Quand la femme noire écrit en contexte africain …
Quand il s’agit d’aborder l’écriture-Femme en Afrique subasaharienne, ce sont les écrits de l’écrivaine sénégalaise Ken Bugul qui affleurent notre esprit pour une raison majeure : ses textes posent le problème du genre féminin avec une acuité toute particulière. Autrement dit, l’écriture féminine bugulienne s’élève comme une arme pour défendre le féminin contre la domination masculine et phallocentrique. Ken Bugul signifie « celle dont personne n’en veut » en wolof, un pseudonyme que Mariétou Biléoma Mbaye s’est attribuée en monde littéraire et qui marquerait une conscience de son destin de femme, tout comme sa trilogie autobiographique : le baobab fou, Cendres et Braises et Riwan ou le chemin de sable, le livre qui lui a permis de remporter Le Grand Prix de l’Afrique noire en 1999.

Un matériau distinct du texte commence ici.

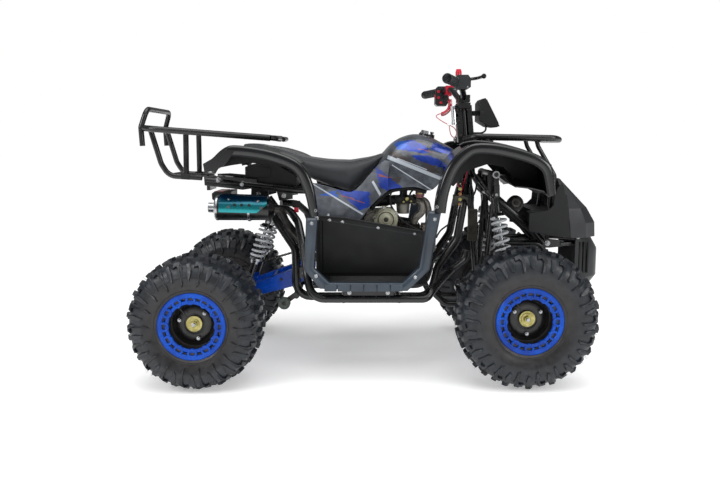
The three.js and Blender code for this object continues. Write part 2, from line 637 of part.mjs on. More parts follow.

Au début, Ken Bugul entame l’écriture pour des raisons thérapeutiques, il s’agit d’écrire pour se découvrir, se dévoiler et de se comprendre. Néanmoins, son regard éveillé et critique à l’égard de la situation problématique de la femme que ce soit dans son pays (Le Sénégal) ou dans le monde l’a poussée à élargir sa vision, à irriguer son enthousiasme pour être le porte- parole de la femme et d’endosser « Un moi féminin » aux allures collectives et universelles. A vrai dire, la plume bugulienne se nourrit d’une conscience de genre, qu’Eleni Varikas définit comme « une prise de conscience par les femmes de leur existence sociale » qui constitue une étape dans « le long processus qui aboutit à la formation d’une conscience féministe ». La conscience de genre s’accompagne chez Ken Bugul d’une conscience « littéraire » qui se traduit par les interrogations qu’elle s’est posées sur les raisons qui poussent à l’écriture, ses enjeux et ses finalités. Dans son article « Ecrire aujourd’hui ; questions, enjeux, défis », elle formule les questions suivantes : Ecrire aujourd’hui est-ce différent d’écrire hier ou d’écrire demain ? Ecrire aujourd’hui est-ce une passion, une nécessité ou un devoir ? Et pour qui écrire ? Et quoi écrire ? Et pourquoi écrire ? Et qui peut écrire ? Et qui doit écrire ?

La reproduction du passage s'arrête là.